• EXERCISE INSTRUCTIONS: Give every line of the material again, exactly as written.

— Begin MATERIAL PROVIDED —

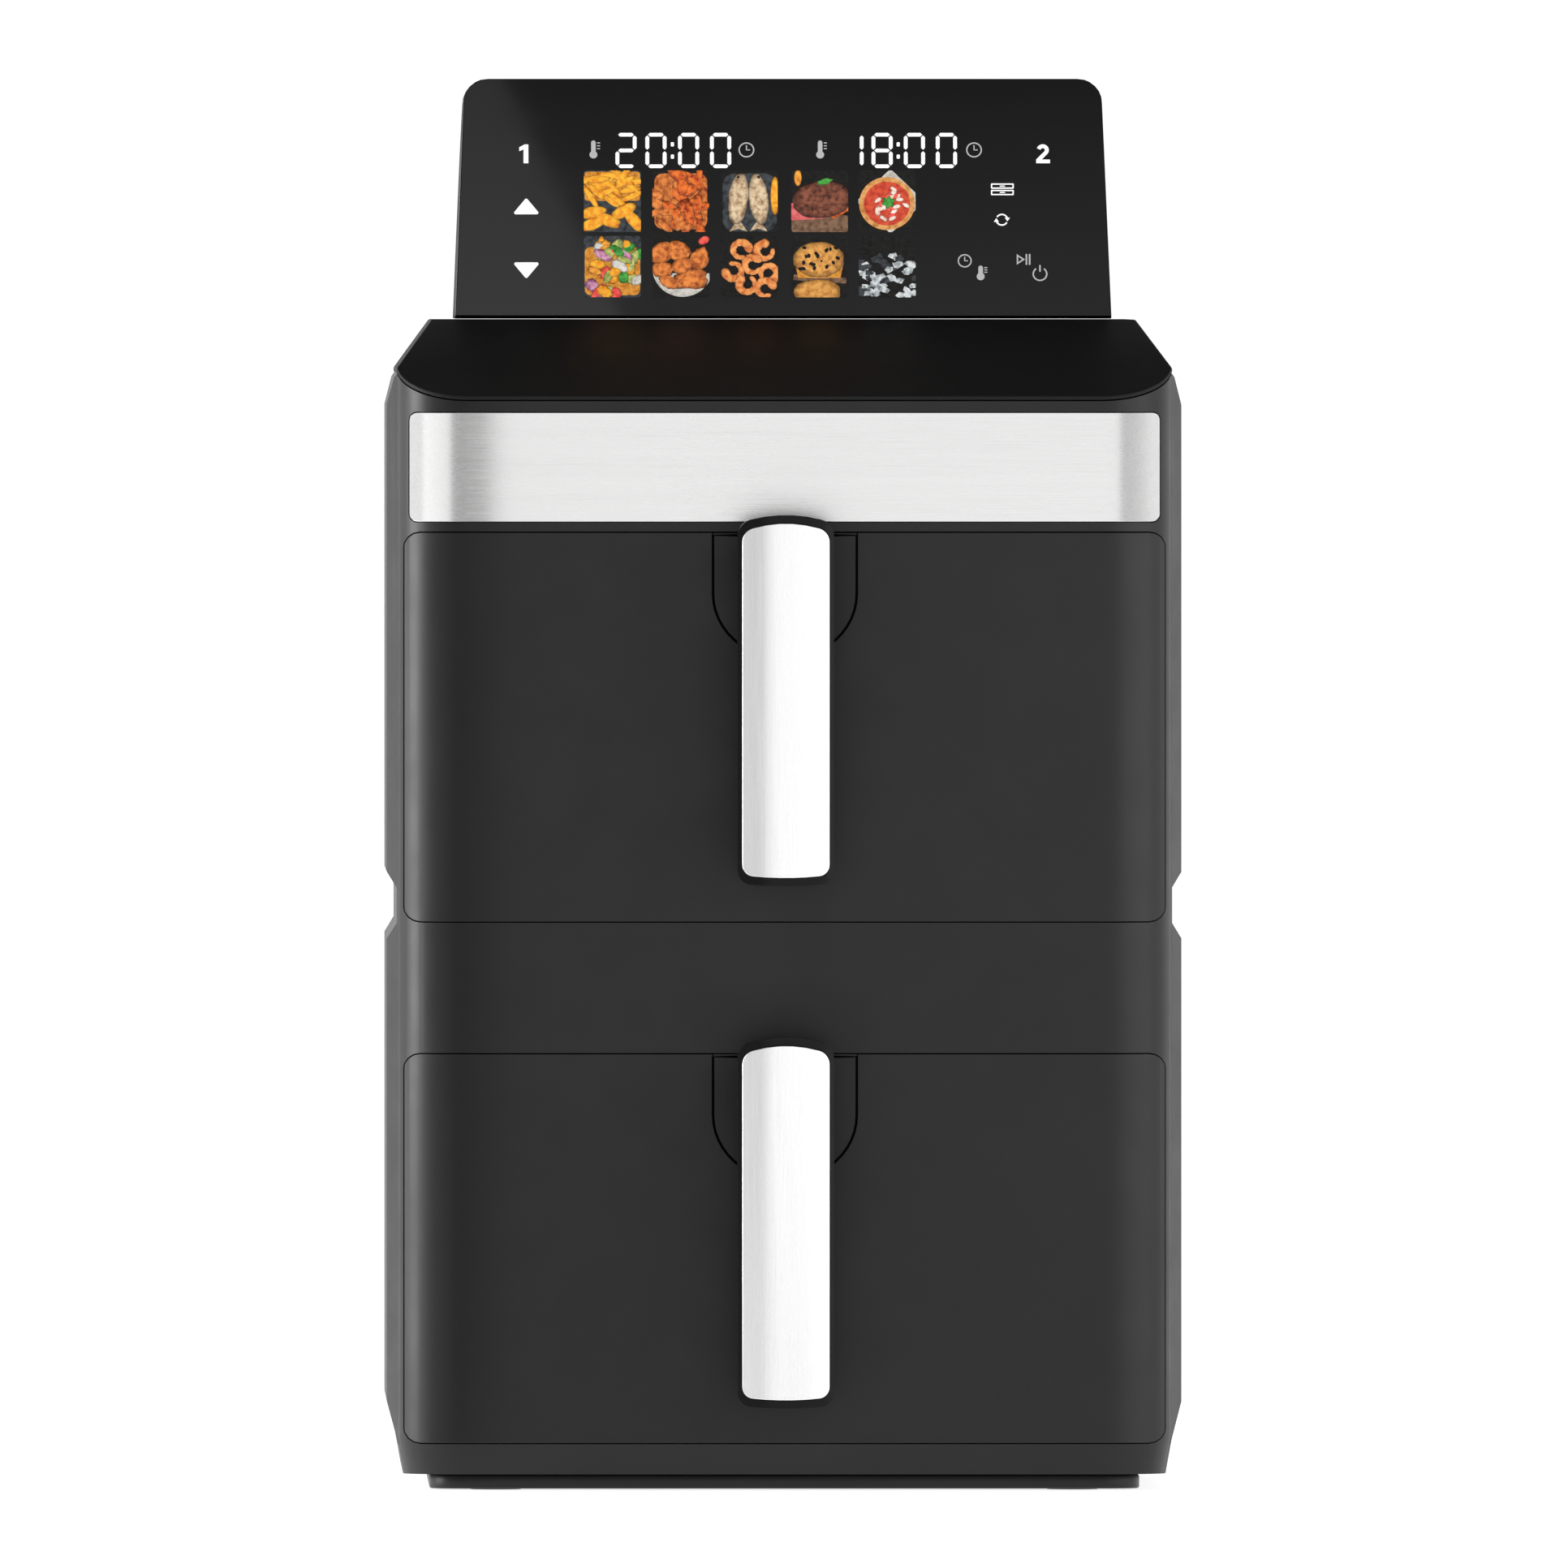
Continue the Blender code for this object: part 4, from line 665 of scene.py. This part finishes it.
def display_print():
    countdown("readout_left", "2000", LEFT_FIGURES, LEFT_COLON, READOUT_Y)
    countdown("readout_right", "1800", RIGHT_FIGURES, RIGHT_COLON, READOUT_Y)
    printed("zone_figure_left", figure_one(-88.0, 58.0))
    printed("zone_figure_right", figure_two(88.5, 58.0))
    printed("more_key", [arrow(-87.4, 39.2, 0)])
    printed("less_key", [arrow(-87.4, 16.3, 180)])
    marks = thermometer(-64.5, 59.6) + thermometer(12.7, 59.6) + clock(-12.4, 59.4) + clock(65.1, 59.4)
    printed("readout_marks", marks, DIM_PRINT)
    printed("both_drawers_key", two_drawers(74.7, 45.3))
    printed("end_together_key", in_step(74.5, 34.4))
    printed("time_and_heat_key", clock(61.8, 19.7, 2.4) + thermometer(67.2, 15.4, 5.2), DIM_PRINT)
    printed("start_and_power_keys", play_pause(81.9, 20.2) + power(87.4, 15.0), DIM_PRINT)


# Food pictures: very low reliefs on the panel's face, cut to their tiles


class Picture:
    """A tile's drawing in millimetres about its middle, built of low blobs, bars and flat shapes."""

    def __init__(self, name, ground):
        self.name = name
        self.edit = bmesh.new()
        # each vertex holds its painted shade, from 0 for the darkest to 1 for none
        self.painted_rim_shade = self.edit.verts.layers.float.new("painted_rim_shade")
        self.materials = [ground]
        self.layer = 0
        self.flat(rounded(TILE_WIDE / 2, TILE_TALL / 2, TILE_CORNER), ground, level=0.0)

    def index(self, material):
        if material not in self.materials:
            self.materials.append(material)
        return self.materials.index(material)

    def flat(self, outline, material, level=None):
        """A flat shape; each is a little higher than the last."""
        self.layer += 1
        height = self.layer * LAYER if level is None else level
        corners = [self.edit.verts.new((x, y, height)) for x, y in outline]
        # flat shapes get an even, middling painted shade
        for corner in corners:
            corner[self.painted_rim_shade] = FLAT_SHADE
        face = self.edit.faces.new(corners)
        face.normal_update()
        if face.normal.z < 0:
            face.normal_flip()
        face.material_index = self.index(material)

    def blob(self, x, y, half_long, half_wide, turn, material, rough=0.0, seed=0):
        """A low rounded lump, uneven where rough is above 0."""
        self.layer += 1
        made = bmesh.ops.create_icosphere(self.edit, subdivisions=3, radius=1)
        turned = Matrix.Rotation(math.radians(turn), 2)
        wobble = random.Random(seed)
        waves = [(wobble.uniform(1, 4), wobble.uniform(0, 6.28), wobble.uniform(-1, 1)) for _ in range(4)]
        number = self.index(material)
        for vertex in made["verts"]:
            px, py, pz = vertex.co
            swing = sum(a * math.sin(k * 3 * px + p) * math.cos(k * 3 * py) for k, p, a in waves)
            swell = 1 + rough * swing / 2
            flat = turned @ Vector((px * half_long * swell, py * half_wide * swell))
            # painted shade: 0 round the lump's rim, 1 on its top
            vertex[self.painted_rim_shade] = max(pz, 0.0)
            vertex.co = (x + flat.x, y + flat.y, self.layer * LAYER + max(pz, -0.2) * RELIEF)
            for face in vertex.link_faces:
                face.material_index = number
                face.smooth = True

    def finish(self, x, y):
        """Cuts the drawing to the tile and lays it on the panel."""
        for sign in (-1, 1):
            for way, half in ((Vector((sign, 0, 0)), TILE_WIDE / 2), (Vector((0, sign, 0)), TILE_TALL / 2)):
                geometry = self.edit.verts[:] + self.edit.edges[:] + self.edit.faces[:]
                bmesh.ops.bisect_plane(
                    self.edit, geom=geometry, plane_co=way * half, plane_no=way, clear_outer=True
                )
        for vertex in self.edit.verts:
            vertex.co = on_panel(x + vertex.co.x, y + vertex.co.y, vertex.co.z * MM * FLATTENED)
        mesh = bpy.data.meshes.new(self.name)
        self.edit.to_mesh(mesh)
        self.edit.free()
        return add_piece(self.name, mesh, self.materials, "housing")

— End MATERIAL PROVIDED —

• ANSWER FOR THE TASK:
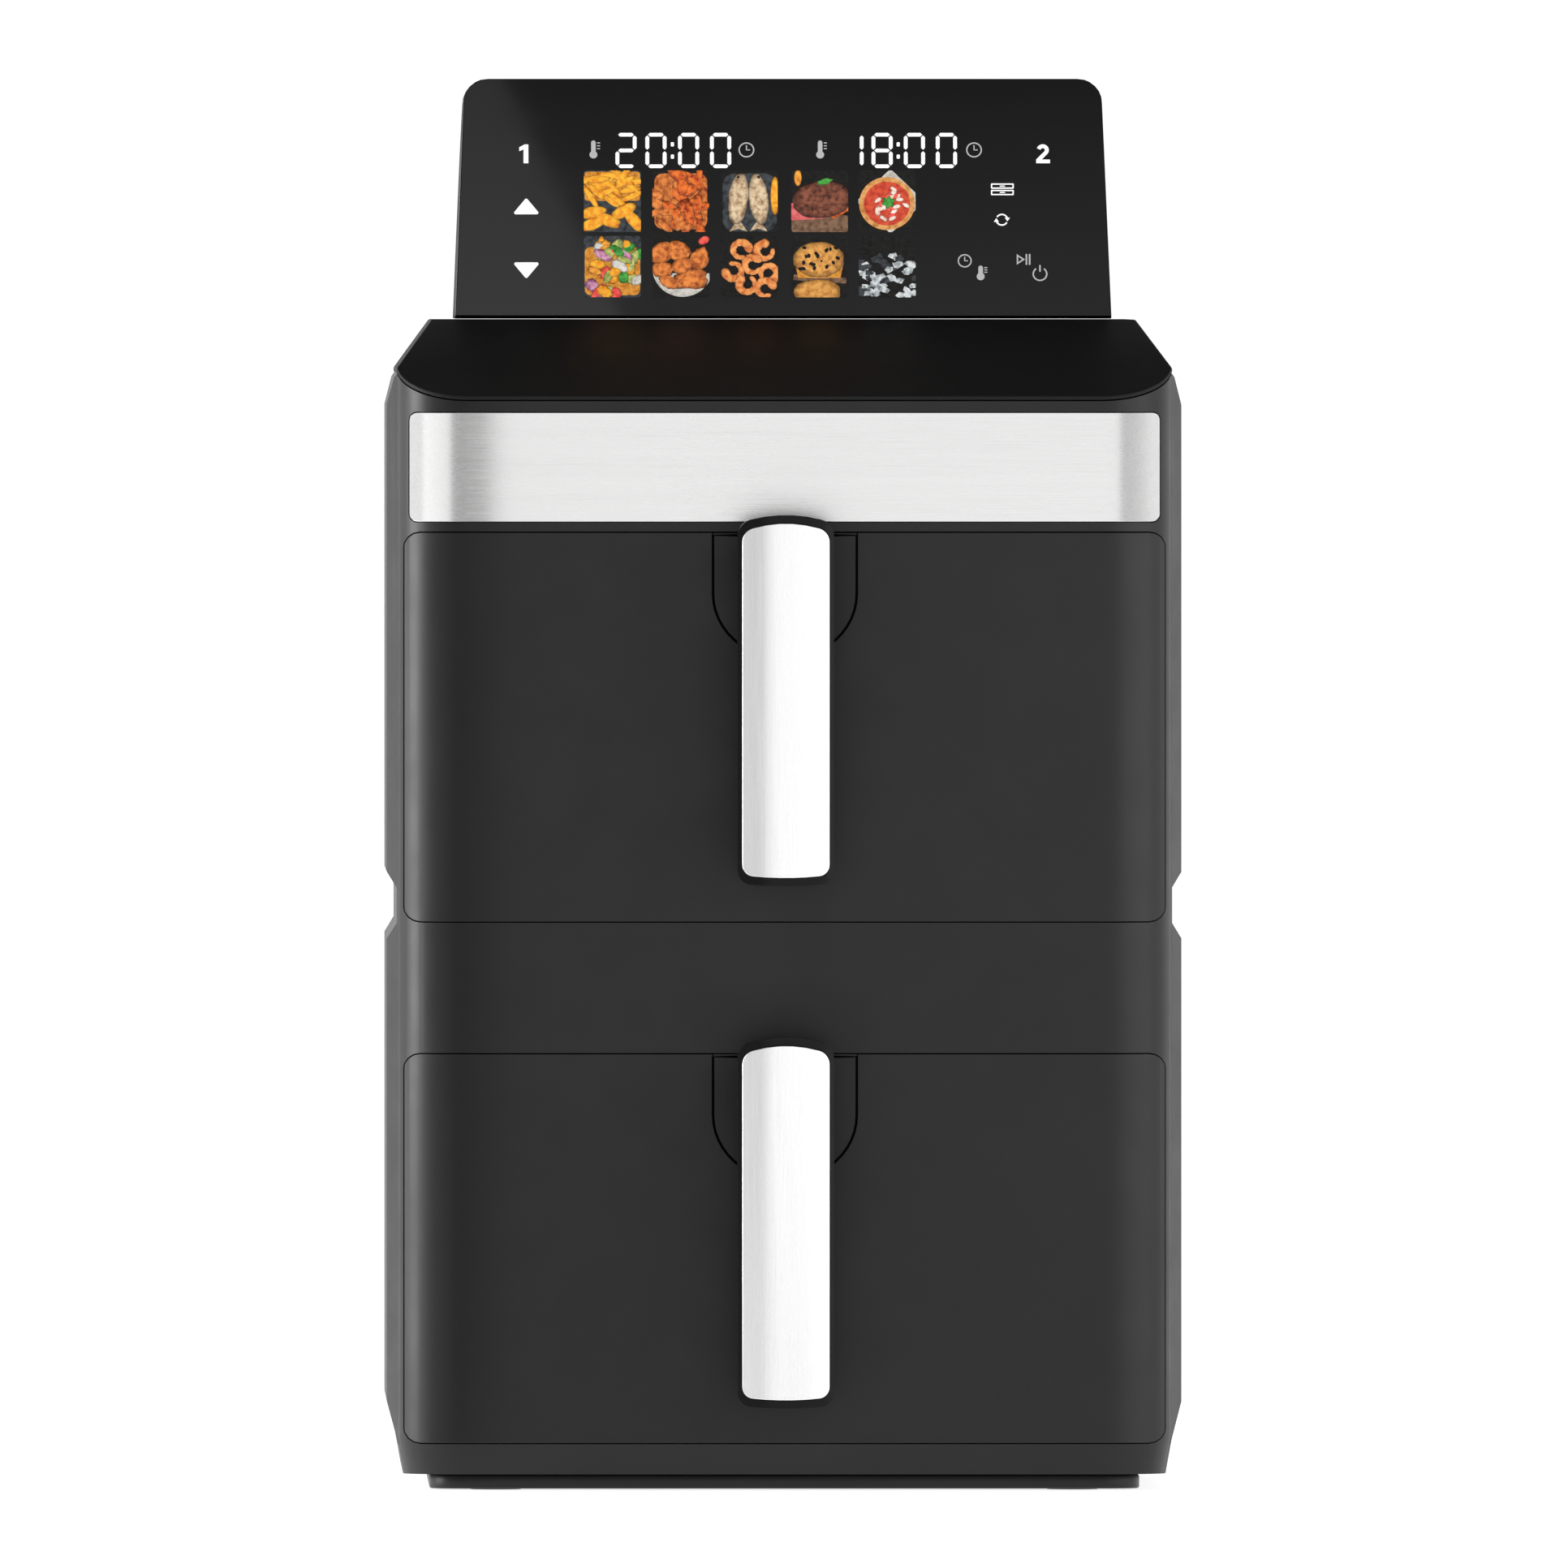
Continue the Blender code for this object: part 4, from line 665 of scene.py. This part finishes it.
def display_print():
    countdown("readout_left", "2000", LEFT_FIGURES, LEFT_COLON, READOUT_Y)
    countdown("readout_right", "1800", RIGHT_FIGURES, RIGHT_COLON, READOUT_Y)
    printed("zone_figure_left", figure_one(-88.0, 58.0))
    printed("zone_figure_right", figure_two(88.5, 58.0))
    printed("more_key", [arrow(-87.4, 39.2, 0)])
    printed("less_key", [arrow(-87.4, 16.3, 180)])
    marks = thermometer(-64.5, 59.6) + thermometer(12.7, 59.6) + clock(-12.4, 59.4) + clock(65.1, 59.4)
    printed("readout_marks", marks, DIM_PRINT)
    printed("both_drawers_key", two_drawers(74.7, 45.3))
    printed("end_together_key", in_step(74.5, 34.4))
    printed("time_and_heat_key", clock(61.8, 19.7, 2.4) + thermometer(67.2, 15.4, 5.2), DIM_PRINT)
    printed("start_and_power_keys", play_pause(81.9, 20.2) + power(87.4, 15.0), DIM_PRINT)


# Food pictures: very low reliefs on the panel's face, cut to their tiles


class Picture:
    """A tile's drawing in millimetres about its middle, built of low blobs, bars and flat shapes."""

    def __init__(self, name, ground):
        self.name = name
        self.edit = bmesh.new()
        # each vertex holds its painted shade, from 0 for the darkest to 1 for none
        self.painted_rim_shade = self.edit.verts.layers.float.new("painted_rim_shade")
        self.materials = [ground]
        self.layer = 0
        self.flat(rounded(TILE_WIDE / 2, TILE_TALL / 2, TILE_CORNER), ground, level=0.0)

    def index(self, material):
        if material not in self.materials:
            self.materials.append(material)
        return self.materials.index(material)

    def flat(self, outline, material, level=None):
        """A flat shape; each is a little higher than the last."""
        self.layer += 1
        height = self.layer * LAYER if level is None else level
        corners = [self.edit.verts.new((x, y, height)) for x, y in outline]
        # flat shapes get an even, middling painted shade
        for corner in corners:
            corner[self.painted_rim_shade] = FLAT_SHADE
        face = self.edit.faces.new(corners)
        face.normal_update()
        if face.normal.z < 0:
            face.normal_flip()
        face.material_index = self.index(material)

    def blob(self, x, y, half_long, half_wide, turn, material, rough=0.0, seed=0):
        """A low rounded lump, uneven where rough is above 0."""
        self.layer += 1
        made = bmesh.ops.create_icosphere(self.edit, subdivisions=3, radius=1)
        turned = Matrix.Rotation(math.radians(turn), 2)
        wobble = random.Random(seed)
        waves = [(wobble.uniform(1, 4), wobble.uniform(0, 6.28), wobble.uniform(-1, 1)) for _ in range(4)]
        number = self.index(material)
        for vertex in made["verts"]:
            px, py, pz = vertex.co
            swing = sum(a * math.sin(k * 3 * px + p) * math.cos(k * 3 * py) for k, p, a in waves)
            swell = 1 + rough * swing / 2
            flat = turned @ Vector((px * half_long * swell, py * half_wide * swell))
            # painted shade: 0 round the lump's rim, 1 on its top
            vertex[self.painted_rim_shade] = max(pz, 0.0)
            vertex.co = (x + flat.x, y + flat.y, self.layer * LAYER + max(pz, -0.2) * RELIEF)
            for face in vertex.link_faces:
                face.material_index = number
                face.smooth = True

    def finish(self, x, y):
        """Cuts the drawing to the tile and lays it on the panel."""
        for sign in (-1, 1):
            for way, half in ((Vector((sign, 0, 0)), TILE_WIDE / 2), (Vector((0, sign, 0)), TILE_TALL / 2)):
                geometry = self.edit.verts[:] + self.edit.edges[:] + self.edit.faces[:]
                bmesh.ops.bisect_plane(
                    self.edit, geom=geometry, plane_co=way * half, plane_no=way, clear_outer=True
                )
        for vertex in self.edit.verts:
            vertex.co = on_panel(x + vertex.co.x, y + vertex.co.y, vertex.co.z * MM * FLATTENED)
        mesh = bpy.data.meshes.new(self.name)
        self.edit.to_mesh(mesh)
        self.edit.free()
        return add_piece(self.name, mesh, self.materials, "housing")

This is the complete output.